The IRS and state governments are currently moving their attention toward tax collections and examinations. This means that there will be increasing compliance and enforcement effort made by tax authorities.
Previously, we have seen many extensions and suspensions that were created due to the state of emergency that was caused by the pandemic, however, these have now been lifted. Taxpayers are receiving notices regarding additional tax that needs to be paid as well as for audits.
States are also doing individual residency audits, which is mainly due to telecommuting employees, as well as state business tax audits related to nexus issues.
Although the IRS is wanting to focus on compliance, there are a few issues preventing them from doing so such as limited staff, the negative impacts of the pandemic, as well as a high rate of attrition of examiners.
This means that the IRS has a limited ability to examine all returns. To combat this issue, the IRS is taking advantage of sophisticated technology to identify and resolve common errors that occur. These errors generally involve the tax credits claiming the Child Tax Credit, Advanced Child Tax Credit, and the Earned Income Tax Credit.
Another way the IRS is trying to resolve this issue is by reallocating their resources to catch up on backlogs and by hiring and training new employees. With the shift in resources, be prepared to see an uptick in controversy matters. We will most likely hear of more audits related to COVID relief and potentially fraudulently filed claims.
If you receive a notice, be sure to respond. You do not have to write a formal letter, however, indicate if you agree or disagree with the notice you received. Be sure to read the documents very carefully and answer them in a timely manner.
One mistake many taxpayers make is failing to file when they are unable to pay the tax that is owed. If you choose not to file then the statute of limitations does not begin to run.

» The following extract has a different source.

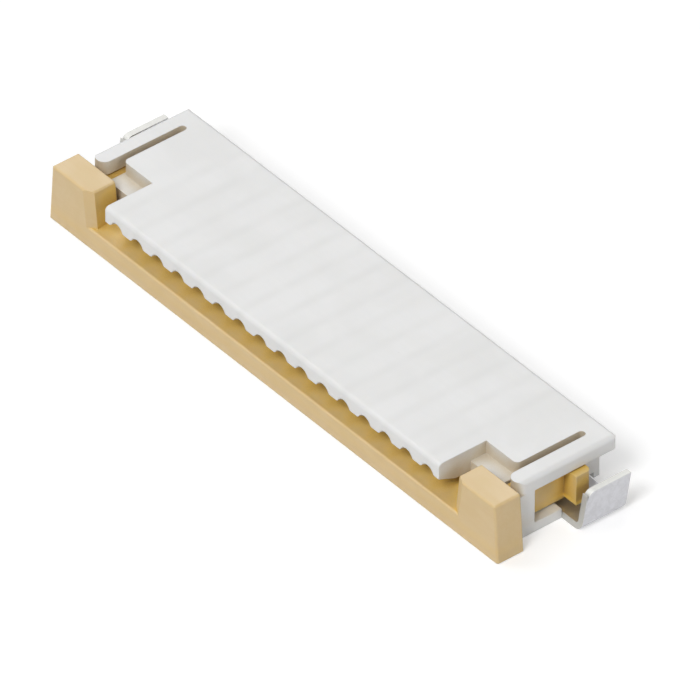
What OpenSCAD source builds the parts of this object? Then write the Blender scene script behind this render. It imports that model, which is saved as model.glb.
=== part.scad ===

If you do not want to do a formal installment agreement, you can request a short-term payment arrangement of 120 days. You can request this by contacting the revenue agent over the phone.
There is no fee and no federal tax lien for using this option. If you choose to do a traditional agreement or the “fresh start streamlined agreement”, your debt must be less than $50,000. If your liability is greater than $50,000, you can pay your debt down to $50,000 and meet the requirements of this agreement type.
If you receive a notice from the IRS, be sure to reach out to your CPA to see what options are available to you. Keep in mind that the IRS is still processing 2019 and 2020 returns and overpayment requests. There have been problems with notices requesting payments for 2020 and 2021 when tax is not actually due. If you feel the information received is not accurate, be sure to send a response and any supporting documents to prove your case.